In recent times, politicians have found their reputations contaminated by one of humanity’s fundamental needs: food. Is it a modern trend of political mudslinging where food has become the stickiest mud, or is this a more long running difficulty?
The most recent politician who has found his reputation reaching its sell by date has been the Deputy Prime Minister and Justice Secretary Dominic Raab. The food? Tomatoes. Accused of throwing three Pret A Manger tomatoes in a ‘fit of rage’ back in June, he began a tirade, opened his Pret salad and threw three tomatoes into a bag across the table making a loud noise.’ This was amongst the allegations which led to him revealing that he has ‘asked the prime minister to set up an independent investigation, and of course I will comply with it fully’, painting a dim picture of the new age of accountability and ‘restoring trust’ that the Prime Minister wished to bring in. But Dominic Raab’s tomatoes are not the first salad-related quirk of the post-Boris Conservative party. Liz Truss got brought down by a lettuce. Whilst the crisis of her government was not related to the Daily Star’s live streamed lettuce, the fact it beat her to an expiry date will no doubt be a punchline epitomising the chaos of her premiership, and makes me wonder, what salad item will tarnish a Tory next?
2022 saw other food items bring politicians into controversy, and not just Conservatives. Keir Starmer staked his position as Labour leader over a beer and a curry back in May, with ‘beergate’ hanging over him as ‘partygate’ did over Boris Johnson, although less severely. Ultimately, Durham police did not issue Starmer with a fine over the beer and curry he had whilst campaigning in 2021, but it did hang around him like the stench of rotten fruit, if you’ll excuse the pun. ‘Beergate’ seemed to emerge as an attempt to paint the Labour party in the same light as the Conservatives found themselves in after ‘partygate’ broke as a story, where the fine issued to Johnson also involved food. The former PM was ‘ambushed by cake’ at an apparently impromptu birthday party held in the height of the Covid-19 lockdown of 2020. The cake did not prove as fatal to his premiership as the lettuce did to Liz, but it was one of many blows which led to his resignation in the summer of 2022, feels longer ago now, doesn’t it?

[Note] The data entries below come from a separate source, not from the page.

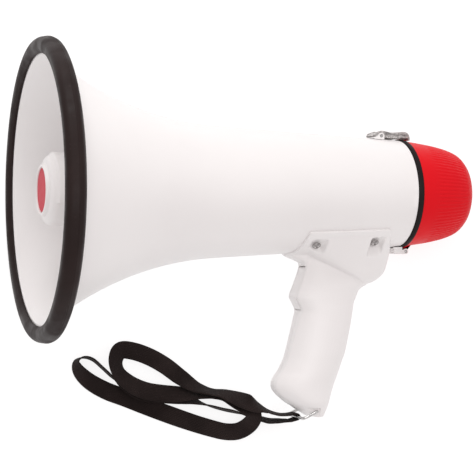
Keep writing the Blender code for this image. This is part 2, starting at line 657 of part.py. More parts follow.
# ---- strap -----------------------------------------------------------------------------------------
def smooth(points, steps):
    """Points on the Catmull-Rom curve through points, with steps to each stretch."""
    known = list(points)
    known = [2 * known[0] - known[1]] + known + [2 * known[-1] - known[-2]]
    curve = []
    for a, b, c, d in zip(known, known[1:], known[2:], known[3:]):
        for i in range(steps):
            t = i / steps
            curve.append(0.5 * (2 * b + (c - a) * t + (2 * a - 5 * b + 4 * c - d) * t * t
                                + (3 * b - a - 3 * c + d) * t ** 3))
    curve.append(known[-2])
    return curve


def ribbon(centres, widths):
    """Flat webbing along centres, with its width along the matching vector of widths."""
    sections = []
    last = len(centres) - 1
    for i, centre in enumerate(centres):
        along = (centres[min(i + 1, last)] - centres[max(i - 1, 0)]).normalized()
        across = (widths[i] - along * widths[i].dot(along)).normalized()
        face = along.cross(across)
        half, thick = across * STRAP_WIDTH / 2, face * STRAP_THICKNESS / 2
        sections.append([centre + half + thick, centre - half + thick, centre - half - thick,
                         centre + half - thick])
    return lofted(sections)


def webbing():
    """The length of strap that lies on the table."""
    stations = smooth([Vector(p) for p in STRAP_ROUTE], 2)
    centres = [station.to_3d() for station in stations]
    widths = []
    last = len(centres) - 1
    for i, station in enumerate(stations):
        along = centres[min(i + 1, last)] - centres[max(i - 1, 0)]
        level = along.cross(Vector((0, 0, 1))).normalized()
        lean = math.radians(station[3])
        widths.append(level * math.cos(lean) + Vector((0, 0, math.sin(lean))))
    add("strap_webbing", ribbon(centres, widths), webbing_black(), parent=None)


def strap_end_loop():
    """The stitched end of the strap, folded round the ring's bar."""
    pose = bpy.data.objects["rest_pose"].matrix_world
    bar = pose @ (Vector((RING_PIVOT[0] + RING_REACH[0], 0, RING_PIVOT[1] + RING_REACH[1])) * MM) / MM
    along_bar = (pose.to_3x3() @ Vector((0, 1, 0))).normalized()
    centre = bar + along_bar * LOOP_SLIDE
    away = Vector((-1, 0, 0))
    away = (away - along_bar * away.dot(along_bar)).normalized()
    side = away.cross(along_bar)
    turn = RING_WIRE + GAP + STRAP_THICKNESS / 2 + 0.2
    path = [centre + side * turn + away * 3.0]
    for i in range(9):
        a = math.pi * i / 8
        path.append(centre + side * turn * math.cos(a) - away * turn * math.sin(a))
    path.append(centre - side * turn + away * 3.0)
    add("strap_end_loop", ribbon(path, [along_bar] * len(path)), webbing_black(), parent=None)


# ---- the table ---------------------------------------------------------------------------------------
def resting_rotation():
    """The turn that lays the megaphone on its rim, its cap and the foot of its grip."""
    tilt = math.atan2(BELL_R - CAP_CONTACT[1], CAP_CONTACT[0] - RIM_WIDEST)
    reach = math.sin(tilt) * RIM_WIDEST + math.cos(tilt) * BELL_R
    x, y, z = GRIP_CONTACT
    needed = (reach - math.sin(tilt) * x) / math.cos(tilt)
    roll = math.atan2(-z, y) - math.acos(needed / math.hypot(y, z))
    down = Vector((math.sin(tilt), math.cos(tilt) * math.cos(roll), -math.cos(tilt) * math.sin(roll)))
    up = -down
    along = (Vector((1, 0, 0)) - up * up.x).normalized()
    return Matrix((along, up.cross(along), up))


def clear_scene():
    for found in list(bpy.data.objects):
        bpy.data.objects.remove(found, do_unlink=True)


def settle():
    """Put the lowest point on the table and the middle of the megaphone's box over the origin."""
    rest = bpy.data.objects["rest_pose"]
    bpy.context.view_layer.update()
    graph = bpy.context.evaluated_depsgraph_get()
    points = []
    for found in bpy.data.objects:
        if found.type != "MESH" or found.hide_render or found.parent != rest:
            continue
        shown = found.evaluated_get(graph)
        points += [shown.matrix_world @ v.co for v in shown.data.vertices]
    low = [min(p[i] for p in points) for i in range(3)]
    high = [max(p[i] for p in points) for i in range(3)]
    rest.location = (-(low[0] + high[0]) / 2, -(low[1] + high[1]) / 2, -low[2])


def main():
    clear_scene()
    rest = bpy.data.objects.new("rest_pose", None)
    bpy.context.collection.objects.link(rest)
    rest.matrix_world = resting_rotation().to_4x4()
    horn_shell()
    rim_bumper()
    folded_horn()
    driver()
    electronics()
    battery()
    gasket()
    rear_cap()
    controls()
    cap_hinge()
    latch()
    grip()
    trigger()
    strap_ring()
    settle()
    bpy.context.view_layer.update()
    webbing()
    strap_end_loop()


main()
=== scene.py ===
"""The looks of a handheld megaphone that lies on its side on a table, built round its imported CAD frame.

Rigid pieces are modelled in the horn's own frame, in millimetres: X runs back along the axis from the plane
of the bell's mouth, Z points to the latch side and Y to the right-hand side. The strap is modelled in the
row's frame, also in millimetres, because it lies on the table.
"""

import json
import math

import bmesh
import bpy
from mathutils import Matrix, Vector


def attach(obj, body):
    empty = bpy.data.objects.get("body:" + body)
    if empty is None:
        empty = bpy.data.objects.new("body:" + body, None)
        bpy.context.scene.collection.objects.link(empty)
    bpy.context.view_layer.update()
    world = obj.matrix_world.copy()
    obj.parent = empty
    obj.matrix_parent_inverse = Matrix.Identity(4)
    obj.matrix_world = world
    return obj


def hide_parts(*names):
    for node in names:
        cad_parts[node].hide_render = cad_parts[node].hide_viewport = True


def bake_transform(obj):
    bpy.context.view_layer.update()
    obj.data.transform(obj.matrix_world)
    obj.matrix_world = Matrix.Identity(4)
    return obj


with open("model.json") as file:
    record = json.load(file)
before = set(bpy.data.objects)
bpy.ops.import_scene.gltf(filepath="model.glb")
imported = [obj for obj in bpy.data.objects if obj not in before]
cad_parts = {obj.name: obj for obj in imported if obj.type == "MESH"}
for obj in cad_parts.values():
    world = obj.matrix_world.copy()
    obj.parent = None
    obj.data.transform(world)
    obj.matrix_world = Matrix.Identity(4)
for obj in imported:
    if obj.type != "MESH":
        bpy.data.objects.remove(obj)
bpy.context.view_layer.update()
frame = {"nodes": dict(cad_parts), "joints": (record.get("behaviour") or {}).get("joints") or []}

MM = 0.001
GAP = 0.3                  # clearance between pieces that touch
NODES = frame["nodes"]
JOINTS = {joint["name"]: joint for joint in frame["joints"]}

# ---- sizes from the CAD, in millimetres ----
BELL_R = 103.0
RIM_FRONT = -4.4
SHELL_REAR = 262.7
BARREL_R0, BARREL_TAPER = 52.7, 0.053       # the barrel's taper, carried forward to the mouth
FLARE_DEPTH, FLARE_GAIN, FLARE_POWER = 125.0, 39.3, 2.15
FLANGE_R = 97.0
WALL = 2.5
RUBBER_LIP_R = 91.3
DRUM_R, DRUM_FRONT, DRUM_REAR = 25.6, 3.0, 80.0
BOSS_R, DISC_R = 17.5, 14.8
CAP_FRONT, CAP_REAR, CAP_R = 267.1, 314.0, 38.6
DISH_R, DISH_S = 18.0, 310.8
SPIGOT_FRONT, SPIGOT_R = 261.5, 35.6
HINGE = (266.9, -41.9)
LEVER_PIVOT = (247.3, 41.5)
LINK_PIVOT = (244.4, 42.4)
TRIGGER_PIVOT = (198.0, -56.0)
RING_PIVOT = (195.2, -154.8)
RING_HALF, RING_WIRE = 14.5, 1.1
RING_REACH = (-10.6, -4.6)
KNOB_YZ, MIC_YZ, SLIDER_YZ = (5.5, -9.5), (0.0, 6.5), (-8.0, -9.0)
SCREW_X, SCREW_ANGLE = (190.0, 235.0), 34.0
CELL_R, CELL_LENGTH, CELL_PITCH, CELLS_FRONT = 13.0, 50.0, 14.2, 155.0

STRAP_WIDTH = 12.7         # half-inch webbing
STRAP_THICKNESS = 1.3
WARP_PITCH, WEFT_PITCH = 1.15, 1.5          # between ribs across the webbing, and picks along it
LOOP_SLIDE = 3.0           # how far down the ring's bar the strap has slid

# The strap's route over the table, as the CAD has it: (x, y, z, lean) in the row's frame.
# lean is the angle in degrees between the webbing's width and the table.
STRAP_ROUTE = [
    (24.2, -123.9, 16.7, -74), (21.2, -124, 17, -74), (16.5, -123.1, 15, -74), (10.5, -120.4, 11.8, -72),
    (4, -117.2, 14.2, -58),
    (-4.5, -114, 20.2, -20), (-12, -109.5, 15.6, -30), (-20, -105, 9.8, -50), (-28, -103, 7.9, -58),
    (-35, -100.5, 7.9, -52), (-43, -96.5, 8.2, -36), (-51.5, -89.5, 6.6, -14), (-61, -81, 6.2, -4),
    (-72, -74, 7.8, 2), (-83.5, -69.5, 10.4, 8), (-92.5, -69, 13.2, 24), (-96.5, -76, 15.2, 38),
    (-95, -85, 16.2, 36), (-87.5, -93.5, 15.4, 18), (-76.5, -99, 12.2, 6), (-63.5, -101.5, 9.4, 8),
    (-52, -102.5, 8, 22), (-42.5, -103, 7.4, 42), (-34.5, -104, 6.4, 54), (-27.5, -105, 6.4, 58),
    (-19, -107, 8.2, 48), (-11.5, -112, 12.4, 26), (-5, -117.5, 16.8, 20), (-1.5, -123, 17.6, 22),
    (-4.5, -128.5, 13.8, 26), (-12, -132, 8.2, 28), (-21, -131.5, 4.5, 28), (-32, -128, 3.8, 26),
    (-46, -122.5, 3.4, 22), (-61.5, -115.5, 1.9, 9), (-76.5, -108.5, 1.5, 5), (-91, -101.5, 1.5, 5),
    (-104.5, -95.5, 2.9, 18), (-116, -88, 4.2, 32), (-123, -80, 5.7, 50), (-124, -73.5, 6.7, 68),
    (-119, -71, 7, 84), (-112.5, -73, 7, 90), (-106, -79.5, 7, 90), (-99.5, -86.5, 7, 88),
    (-93, -93, 7, 66), (-84.5, -97.5, 6.3, 34), (-74.5, -100, 4.8, 8), (-63, -101.5, 3.7, 3),
    (-53, -103.5, 3.8, 18), (-45.5, -106.5, 5.2, 44), (-39, -109.5, 6.5, 68), (-31, -112.5, 7, 84),
    (-22.5, -115.5, 7, 88), (-14, -118, 7, 88), (-5.5, -121, 6.9, 76), (3.5, -124, 6.7, 66),
    (10, -126.4, 8.6, 66), (16.5, -127.8, 13, 70), (21.2, -128.3, 15.6, 74), (24.2, -128.3, 15.5, 74),
]


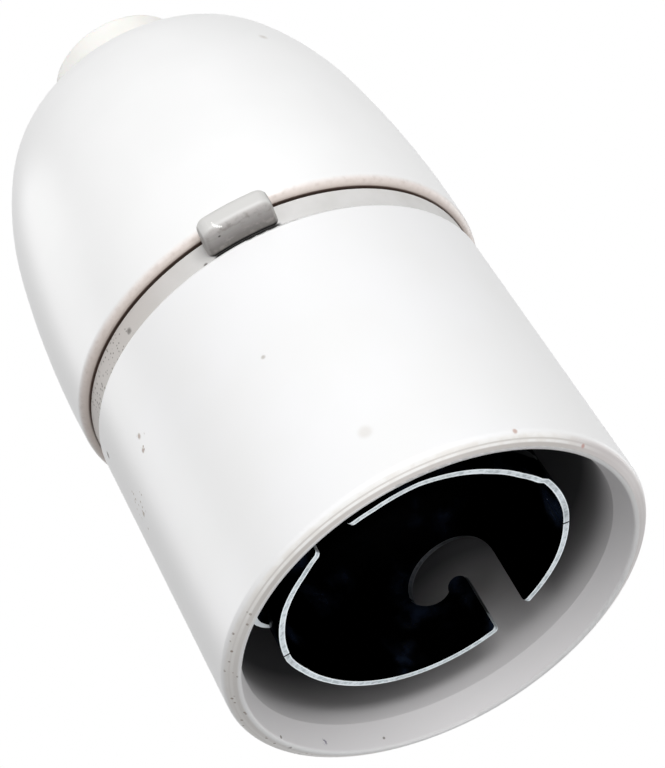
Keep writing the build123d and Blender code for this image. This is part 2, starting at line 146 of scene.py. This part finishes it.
def speckle(material, size, low, high, detail=4.0):
    """Soft patches about size across: 0 where their noise is below low and 1 where it is above high."""
    noise = add_node(material, "TexNoise", {"Scale": 1 / size, "Detail": detail}, {0: place(material)})
    return fade(material, noise.outputs[0], low, high)


def dots(material, spacing, size, share):
    """1 in small round spots of up to size, in a share of the cells that are spacing across."""
    cells = add_node(material, "TexVoronoi", {"Scale": 1 / spacing}, {0: place(material)})
    parts = add_node(material, "SeparateXYZ", links={0: cells.outputs["Color"]})
    spot = fade(material, cells.outputs["Distance"], size / spacing, 0.5 * size / spacing)
    return times(material, spot, fade(material, parts.outputs[0], share + 0.01, share - 0.01))


def tint(material, base, factor, colour):
    """Lays a colour over base where factor is 1. Base and colour are hex values or outputs."""
    node = add_node(material, "Mix", {"data_type": "RGBA"}, {0: factor})
    for index, value in ((6, base), (7, colour)):
        if isinstance(value, str):
            node.inputs[index].default_value = paint(value)
        else:
            link(material, value, node.inputs[index])
    return node.outputs[2]


def layers(material, base, coats):
    """Lays colours over base one after another. Each coat is a factor and a colour."""
    for factor, colour in coats:
        base = tint(material, base, factor, colour)
    return base


def steer(material, shader, socket, factor, at_0, at_1):
    """Moves one of the shader's numbers from at_0, where factor is 0, to at_1, where it is 1."""
    number = add_node(material, "MapRange", {3: at_0, 4: at_1}, {0: factor})
    link(material, number.outputs[0], shader.inputs[socket])


def relief(material, shader, height, depth):
    """Stands the surface up by depth where height is 1."""
    bump = add_node(material, "Bump", {"Distance": depth, "Strength": 1.0}, {"Height": height})
    link(material, bump.outputs[0], shader.inputs["Normal"])


def ripple(material, shader, size, depth):
    """Soft hills about size across and depth high."""
    noise = add_node(material, "TexNoise", {"Scale": 1 / size, "Detail": 2.0}, {0: place(material)})
    relief(material, shader, noise.outputs[0], depth)


def ring_line(material, radius, line_r, half_width):
    """1 on a thin circle about the cord's axis."""
    soft, hard = half_width * 1.6, half_width * 0.6
    return times(
        material, fade(material, radius, line_r - soft, line_r - hard),
        fade(material, radius, line_r + soft, line_r + hard),
    )


def smudge(material, base, centre, reach, colour, grain, sparse):
    """A smudge of grains round a point on the surface. The higher sparse is, the fewer they are."""
    near = fade(material, distance(material, centre), reach * mm, reach * mm * 0.3)
    grains = speckle(material, grain * mm, sparse, sparse + 0.08)
    return tint(material, base, times(material, near, grains), colour)


def specks(material, base, centre, reach, colour, spacing, size):
    """Separate round specks within reach of a point on the surface."""
    near = fade(material, distance(material, centre), reach * mm, reach * mm * 0.6)
    spots = dots(material, spacing * mm, size * mm, 0.6)
    return tint(material, base, times(material, near, spots), colour)


def finish(names, material):
    """Gives CAD nodes their material."""
    for name in names:
        piece = nodes[name]
        piece.data.materials.clear()
        piece.data.materials.append(material)


def urea(name, tone, cloud_tone):
    """White urea resin off a polished tool: a soft gloss, a slight ripple and clouds of a second tone."""
    material, shader = new_finish(name, tone, 0.34, ior=1.6)
    ripple(material, shader, 6 * mm, 0.02 * mm)
    cloud = speckle(material, 9 * mm, 0.3, 0.7, 2.0)
    return material, shader, tint(material, tone, cloud, cloud_tone)


skirt_urea, shader, colour = urea("skirt_urea", "f3f3f4", "f1f1f1")
height, radius, sideways = height_and_radius(skirt_urea)
left_end = fade(skirt_urea, sideways, -10 * mm, -15 * mm)
right_end = fade(skirt_urea, sideways, 11.5 * mm, 15.5 * mm)

# The lip outside its crest: mottled, two grey lines of painted shade, greyer at its two ends, brown specks
# at the left
past_crest = fade(skirt_urea, radius, lip_crest_r + 0.02 * mm, lip_crest_r + 0.2 * mm)
lip = times(skirt_urea, past_crest, fade(skirt_urea, height, 0.72 * mm, 0.45 * mm))
lip_tone = layers(skirt_urea, "fbfaf8", (
    (speckle(skirt_urea, 0.9 * mm, 0.42, 0.66), "f3f0ec"),
    (ring_line(skirt_urea, radius, shade_line_r, 0.13 * mm), "c6c1bd"),
    (ring_line(skirt_urea, radius, second_shade_line_r, 0.05 * mm), "dedad6"),
    (times(skirt_urea, left_end, 0.75), "e3e0dd"),
    (times(skirt_urea, right_end, 0.9), "d2cccb"),
    (times(skirt_urea, left_end, dots(skirt_urea, 0.55 * mm, 0.15 * mm, 0.6)), "8f8177"),
))
colour = tint(skirt_urea, colour, lip, lip_tone)

# Inside, the flare has lost its gloss, and its grey is partly the resin's own and partly painted shade;
# the wall darkens in painted shade towards the lamp, less so round the big slot, as painted light.
inside = fade(skirt_urea, radius, lip_crest_r - 0.1 * mm, lip_crest_r - 0.3 * mm)
inside = times(skirt_urea, inside, fade(skirt_urea, height, shelf_z, shelf_z - 0.4 * mm))
# Painted shade deepens up the wall, and painted light round the big slot holds it back
depth = fade(skirt_urea, height, flare_top, wall_shade_full_z, "LINEAR")
slot_light = fade(skirt_urea, distance(skirt_urea, slot_light_centre), 0.3 * mm, 7.4 * mm, "LINEAR")
inside_tone_and_shade = tint(skirt_urea, "e7e5e6", times(skirt_urea, depth, slot_light), "5e5e61")
colour = tint(skirt_urea, colour, inside, inside_tone_and_shade)
steer(skirt_urea, shader, "Roughness", inside, 0.34, 0.6)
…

This recent cadre of politicians aren’t the first this century to be negatively impacted by food; who can forget the porcine exploits of former leaders? David Cameron’s relations with a pig are still infamous, with ‘David Cameron pig’ the first search google suggests seven years on from ‘piggate’ where he was alleged to have placed certain parts of his anatomy into a dead pig’s mouth back in his uni days. Pork products were also an Achilles heel for his Labour rival, Ed Miliband. The picture of him eating a bacon sandwich became an internet meme back in 2014, and even though he is still a member of the shadow cabinet, he is still associated with the weird way he ate it.
This decade, pairs of politicians at the top of government have had their reputations sullied by a certain food. From, pork to food in lockdown to salad, will salad claim another victim? Or now that salad has struck two, will another sort of food spell out another political injury? Only time will tell.